Step by step solution

01

(a) Comparing kinetic energy and intermolecular attraction energy in solids, liquids, and gases

In solids, the atoms or molecules are closely packed together and have a definite shape and volume. The kinetic energy of molecules in solids is relatively low, while the intermolecular attraction energy is high. In liquids, atoms or molecules are loosely packed and have no definite shape, but they have a definite volume. In this case, the average kinetic energy is higher than in solids, and the intermolecular attraction energy is less than in solids but still significant enough to keep the particles together. In gases, atoms or molecules are far apart, with no definite shape and volume.
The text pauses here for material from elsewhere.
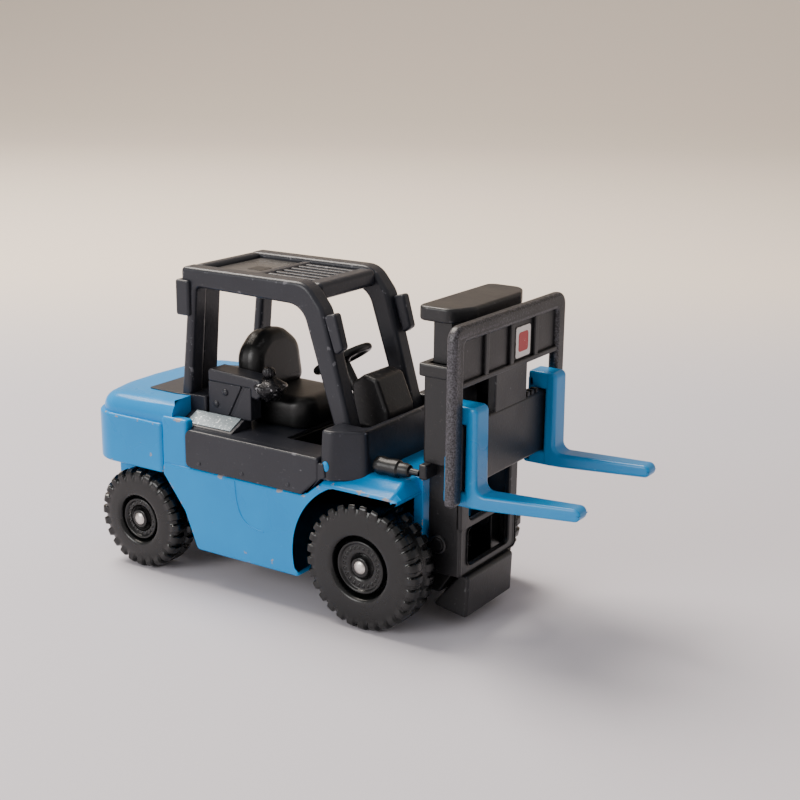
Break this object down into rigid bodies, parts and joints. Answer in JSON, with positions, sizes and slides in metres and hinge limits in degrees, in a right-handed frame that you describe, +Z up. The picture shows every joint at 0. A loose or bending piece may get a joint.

The average kinetic energy in gases is the highest among all three states of matter, while the intermolecular attraction energy is the weakest or almost negligible.
02

(b) Effects of increasing temperature on a solid substance

When the temperature of a solid substance is increased, the average kinetic energy of the particles also increases. 1. Solid to Liquid - When the energy added is sufficient to overcome the intermolecular attraction, the solid substance starts to melt, changing into a liquid state. The melting point is the temperature at which the solid turns into a liquid. 2. Liquid to Gas - As the temperature continues to increase and the kinetic energy of the particles becomes greater, the intermolecular attraction further weakens. Once the energy is enough to completely overcome the intermolecular attraction between the particles, the substance starts to boil and transform from a liquid to a gaseous state. The boiling point is the temperature at which the liquid turns into a gas.
03

(c) Effects of high pressure on a gas

When a gas is subjected to extremely high pressure, the particles are forced closer together, and the volume decreases. Due to the increased proximity of particles, the intermolecular attraction forces start playing a more significant role. As a result, the gas may combine to form a liquid or even a solid, depending on the nature of the substance and the applied pressure. This process of transforming a gas into a liquid or a solid due to high pressure is known as compression.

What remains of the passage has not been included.